Anyway, they’re sold out and the stock is paying their dividends now through debt issuance that they’ve had when their IPO came out. They had planned on that as part of the lead-in process before it was built and before shipment started going out the door.
But people are seeing it because they’re booking it up. It’s sold out capacity-wise. The disparity now is a matter of…
And those are floating-rate numbers. They’re not locking in at $2.50 gas forever. I mean if gas prices go up, they’re not going to be cornered into cheap gas prices. So that’s a moving target also. It has to be because it’s energy.
Anyway, I like that story. Cheniere, I bought in at $16, recommended at $16, and it’s currently around $21 or $22. It still pays a yield of around 9%.
I expect those dividends are fixed now, but they’ll start climbing rapidly as capacity moves out and they start moving this gas overseas.
So that’s the export market. That was only validated by the Department of Energy less than six months ago. The department came in and DOE said let’s get in on the export business, because they don’t want these mines to be shut in. You know, the drillers, there’s just so much capacity with Marcellus now.
Open up a shale place, yeah.
So that’s a big deal. The third play on this is nitrogen fertilizer. It’s called urea ammonia nitrate. That’s what you grow corn with. It’s the sole fertilizer for corn.
We have a huge corn subsidy involving the ethanol business. But the emerging markets now are going from rice and beans to corn-based products, especially the Latin Americas and South Americas, Central Americas. A lot of corn-based products around the world also. We just happen to be the biggest producer in corn in the world.
So that said, when your biggest component that goes into making nitrogen fertilizer is natural gas, and you have world-record corn prices at around $7 or $8 a bushel, and you have the cheapest input prices for natural gas of all time…OK? Your profit margins are out to here.
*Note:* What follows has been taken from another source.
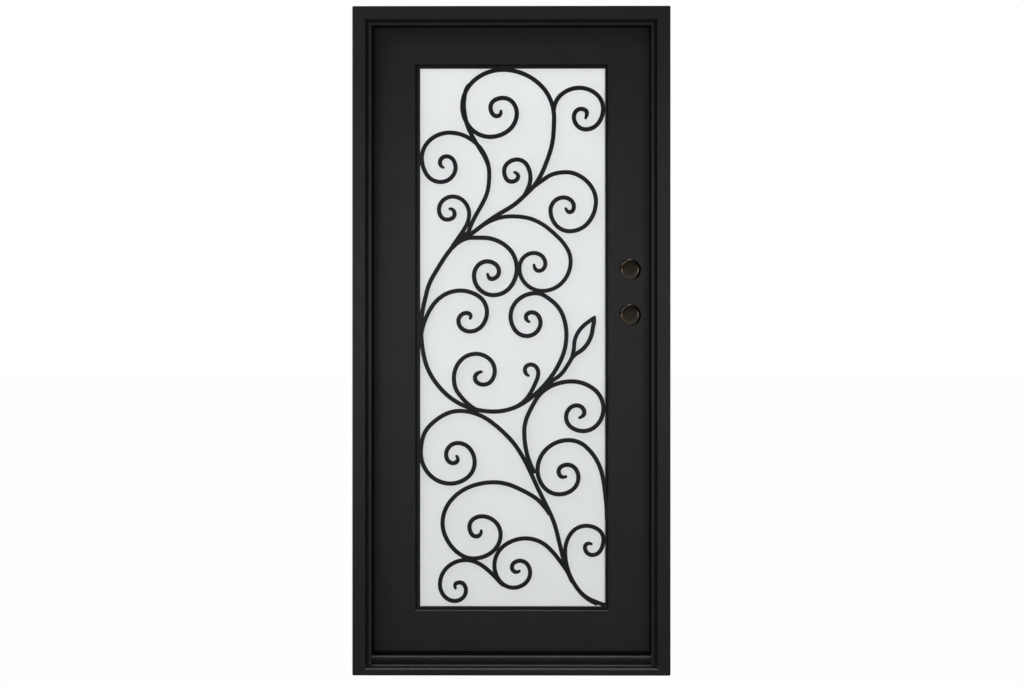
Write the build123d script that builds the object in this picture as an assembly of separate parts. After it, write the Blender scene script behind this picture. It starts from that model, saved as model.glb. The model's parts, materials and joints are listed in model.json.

The cleanest play, the purest play, and the most dynamic play is the company that went public here less than nine months ago. It’s called CVR Partners (UAN), and it’s an MLP. The symbol is UAN just like the chemical itself, the byproduct, and it came out at $17, five times oversubscribed.
The thing about Terra Nitrogen (TNH) is that it had been such a big winner, the only publicly traded partnership in front of that. But it’s a $200 stock, thin float, and a lot of people don’t want to trade $200 stocks even though it’s been a big winner for us. So CVR Partners came out and hence the big move in fertilizer prices.
Now the stock is trading up to around $30 in this market. The S&P was flat last year, and the stock nearly doubled. It keeps raising the dividend every quarter, so it still pays about 9%. That gives us three ways to play in a powerful, in cheap natural gas.